Matchtech is the UK's leading specialist engineering and professional services recruitment agency, providing contract, temporary and permanent staff. Net fee income (NFI) is broadly split 60:40 across Engineering & Technology, along with 73:27 for contract & permanents.
The Chancellor's Budget bought welcome news in terms of HS2/3, Cross Rail 2 and other major infrastructure projects. Also Dyson said that it would be creating another 570 jobs in Malmesbury, after receiving a £16m government grant to develop next generation batteries; whilst Rolls Royce chipped in with 350 new positions at its Derby factory to ramp-up production of Trent XWB aircraft engines.
This upbeat outlook appears inconsistent with Matchtech's lowly valuation - at 435p the shares trade on forward EV/EBITA and PER multiples of 7.6x and 9.5x respectively, along with paying a 5.6% dividend yield. Only a couple of months ago the company released a positive pre-close statement, reassuring investors that H1'16 results would be "in line with expectations" and "demand for skilled UK engineers remains robust".
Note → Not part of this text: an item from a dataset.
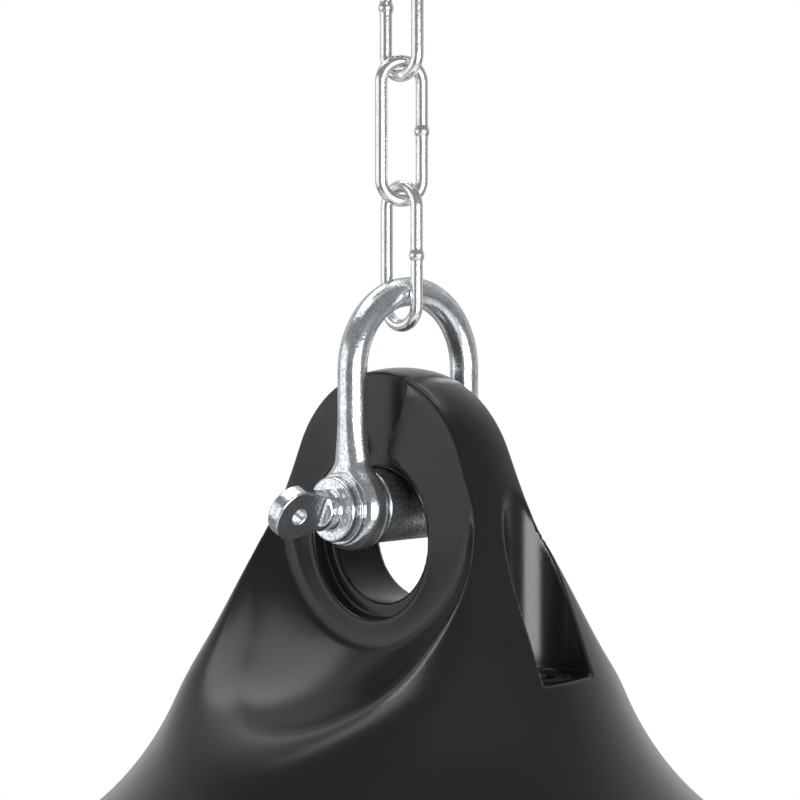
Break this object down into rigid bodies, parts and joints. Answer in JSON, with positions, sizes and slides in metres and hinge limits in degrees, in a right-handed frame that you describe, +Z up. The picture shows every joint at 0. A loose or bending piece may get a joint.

Interims are due on 14th April and we expect NFI to climb 59% to £35.7m - excluding the acquisition of Networkers in April 2015, this translates into broadly flat like-for-like comparisons, thanks to strong performances anticipated from Engineering (+7%), Telecoms (8%, 4G/3G) and permanent placements (+4%), offset by weakness in IT (-20%) and lower contractor fees (-3%).
In terms of the full year outlook, we retain our adjusted FY16 PBTA and EPS forecasts of £21.3m and 45.6p respectively, and reiterate a 604p/share price target - equivalent to 39% upside from current levels.